TASK: Below are records; reproduce exactly the lines from the one that has "Continue the build123d" through the one that has "return (*[c /", ends included, and nothing more.

BEGIN

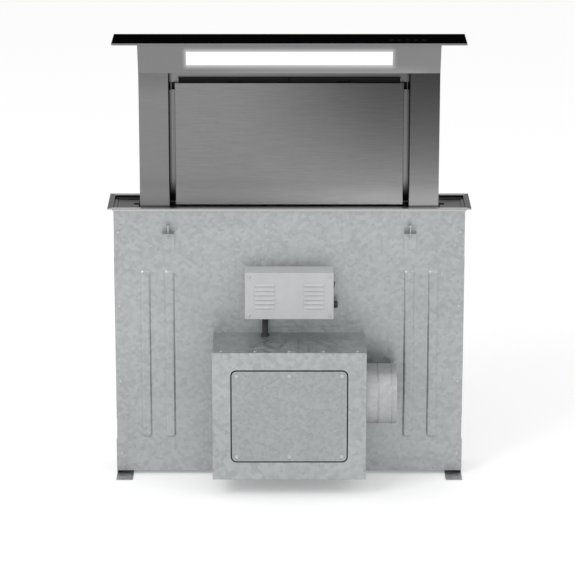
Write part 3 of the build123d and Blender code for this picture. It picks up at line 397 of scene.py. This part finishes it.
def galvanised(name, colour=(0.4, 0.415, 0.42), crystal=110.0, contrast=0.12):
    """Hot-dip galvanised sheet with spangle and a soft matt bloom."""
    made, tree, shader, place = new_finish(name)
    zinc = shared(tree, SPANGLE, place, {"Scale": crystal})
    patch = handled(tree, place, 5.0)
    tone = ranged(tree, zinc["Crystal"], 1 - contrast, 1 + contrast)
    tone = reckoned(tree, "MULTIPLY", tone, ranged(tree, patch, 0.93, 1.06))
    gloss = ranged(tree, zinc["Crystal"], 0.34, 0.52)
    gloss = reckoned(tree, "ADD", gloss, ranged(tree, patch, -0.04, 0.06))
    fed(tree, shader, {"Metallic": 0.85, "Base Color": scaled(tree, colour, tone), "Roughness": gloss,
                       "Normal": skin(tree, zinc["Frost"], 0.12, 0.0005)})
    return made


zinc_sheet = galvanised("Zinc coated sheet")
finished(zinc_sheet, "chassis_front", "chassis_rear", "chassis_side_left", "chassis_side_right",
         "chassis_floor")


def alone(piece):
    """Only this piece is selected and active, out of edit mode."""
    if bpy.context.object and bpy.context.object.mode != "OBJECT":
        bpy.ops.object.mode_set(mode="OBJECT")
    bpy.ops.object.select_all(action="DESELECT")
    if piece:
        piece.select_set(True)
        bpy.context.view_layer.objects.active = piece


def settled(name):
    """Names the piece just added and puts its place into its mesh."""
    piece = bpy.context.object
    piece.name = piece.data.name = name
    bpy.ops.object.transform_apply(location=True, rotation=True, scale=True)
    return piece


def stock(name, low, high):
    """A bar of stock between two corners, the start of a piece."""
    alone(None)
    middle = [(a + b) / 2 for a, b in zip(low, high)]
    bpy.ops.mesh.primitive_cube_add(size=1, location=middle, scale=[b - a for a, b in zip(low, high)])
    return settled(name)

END
BEGIN

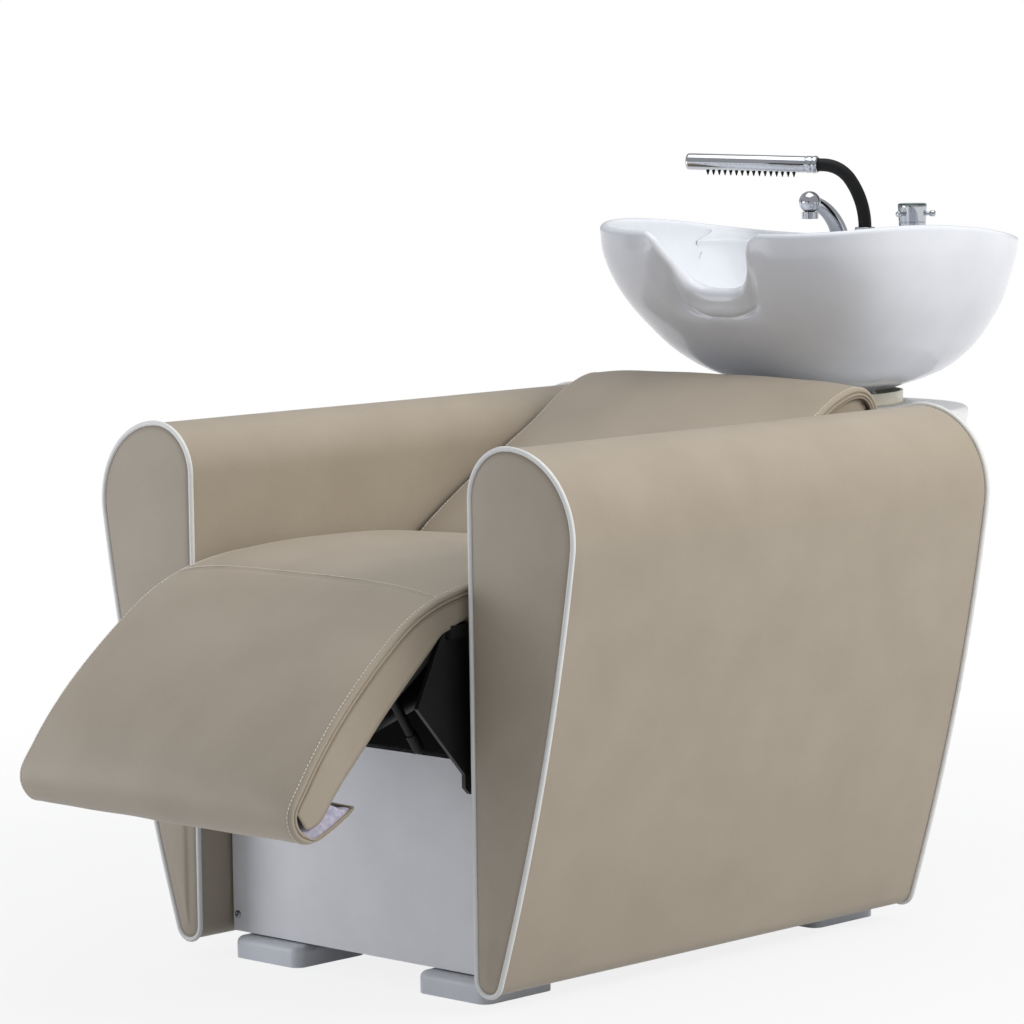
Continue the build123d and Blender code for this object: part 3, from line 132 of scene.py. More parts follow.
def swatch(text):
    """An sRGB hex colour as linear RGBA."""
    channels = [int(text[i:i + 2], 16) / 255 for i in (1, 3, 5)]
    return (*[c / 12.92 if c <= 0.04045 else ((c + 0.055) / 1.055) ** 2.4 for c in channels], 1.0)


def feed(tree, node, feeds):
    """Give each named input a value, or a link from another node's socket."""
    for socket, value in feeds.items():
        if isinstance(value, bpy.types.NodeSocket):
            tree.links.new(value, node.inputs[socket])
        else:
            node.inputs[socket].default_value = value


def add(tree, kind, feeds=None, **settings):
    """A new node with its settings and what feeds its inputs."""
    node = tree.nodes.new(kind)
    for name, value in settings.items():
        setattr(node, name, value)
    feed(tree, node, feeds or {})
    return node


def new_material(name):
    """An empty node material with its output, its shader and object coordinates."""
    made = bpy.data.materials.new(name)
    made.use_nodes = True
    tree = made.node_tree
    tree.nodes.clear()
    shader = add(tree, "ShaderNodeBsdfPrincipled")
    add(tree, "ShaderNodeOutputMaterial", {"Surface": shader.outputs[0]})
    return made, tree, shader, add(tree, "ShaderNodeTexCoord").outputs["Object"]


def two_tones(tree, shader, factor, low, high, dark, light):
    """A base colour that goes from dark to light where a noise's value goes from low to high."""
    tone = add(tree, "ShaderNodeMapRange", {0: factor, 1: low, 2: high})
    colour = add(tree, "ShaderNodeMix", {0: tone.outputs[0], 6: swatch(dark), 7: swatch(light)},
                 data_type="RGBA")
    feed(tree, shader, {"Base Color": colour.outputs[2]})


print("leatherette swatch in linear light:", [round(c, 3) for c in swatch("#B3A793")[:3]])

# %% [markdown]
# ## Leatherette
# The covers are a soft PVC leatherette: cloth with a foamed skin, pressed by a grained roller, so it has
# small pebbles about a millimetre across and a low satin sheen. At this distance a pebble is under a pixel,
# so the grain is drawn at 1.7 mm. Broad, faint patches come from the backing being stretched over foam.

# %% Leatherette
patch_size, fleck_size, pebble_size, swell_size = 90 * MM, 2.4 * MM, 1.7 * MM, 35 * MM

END
BEGIN

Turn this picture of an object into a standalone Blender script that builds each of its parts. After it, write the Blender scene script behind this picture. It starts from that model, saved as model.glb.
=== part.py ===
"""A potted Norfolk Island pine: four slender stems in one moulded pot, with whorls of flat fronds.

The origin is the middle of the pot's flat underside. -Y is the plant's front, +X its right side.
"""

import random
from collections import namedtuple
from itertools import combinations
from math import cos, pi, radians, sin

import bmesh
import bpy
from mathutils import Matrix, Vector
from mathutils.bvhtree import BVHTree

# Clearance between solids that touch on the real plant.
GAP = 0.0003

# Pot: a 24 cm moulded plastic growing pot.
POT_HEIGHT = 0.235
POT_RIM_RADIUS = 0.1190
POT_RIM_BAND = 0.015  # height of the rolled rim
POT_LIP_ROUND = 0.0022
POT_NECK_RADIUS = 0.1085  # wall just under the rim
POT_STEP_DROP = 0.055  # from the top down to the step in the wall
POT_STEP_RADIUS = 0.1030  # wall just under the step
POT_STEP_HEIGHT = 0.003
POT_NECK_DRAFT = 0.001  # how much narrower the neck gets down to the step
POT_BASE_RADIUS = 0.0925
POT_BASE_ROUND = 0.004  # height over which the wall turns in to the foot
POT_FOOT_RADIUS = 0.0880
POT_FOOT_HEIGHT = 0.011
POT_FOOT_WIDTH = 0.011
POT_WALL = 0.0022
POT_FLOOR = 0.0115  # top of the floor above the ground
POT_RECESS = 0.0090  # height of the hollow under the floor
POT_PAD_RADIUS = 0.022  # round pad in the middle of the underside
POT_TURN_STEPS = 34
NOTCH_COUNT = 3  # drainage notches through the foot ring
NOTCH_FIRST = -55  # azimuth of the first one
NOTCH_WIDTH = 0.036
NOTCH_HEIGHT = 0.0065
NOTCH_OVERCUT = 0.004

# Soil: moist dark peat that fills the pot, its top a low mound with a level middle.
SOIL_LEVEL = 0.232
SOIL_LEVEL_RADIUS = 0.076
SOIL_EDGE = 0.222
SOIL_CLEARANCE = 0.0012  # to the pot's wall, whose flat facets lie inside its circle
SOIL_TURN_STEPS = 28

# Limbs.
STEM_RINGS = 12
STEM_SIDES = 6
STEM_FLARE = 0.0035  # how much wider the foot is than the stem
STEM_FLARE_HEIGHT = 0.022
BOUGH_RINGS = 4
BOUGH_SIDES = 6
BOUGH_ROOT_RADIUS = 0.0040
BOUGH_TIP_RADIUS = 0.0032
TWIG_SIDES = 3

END

COMPLETED TASK:
Continue the build123d and Blender code for this object: part 3, from line 132 of scene.py. More parts follow.
def swatch(text):
    """An sRGB hex colour as linear RGBA."""
    channels = [int(text[i:i + 2], 16) / 255 for i in (1, 3, 5)]
    return (*[c / 12.92 if c <= 0.04045 else ((c + 0.055) / 1.055) ** 2.4 for c in channels], 1.0)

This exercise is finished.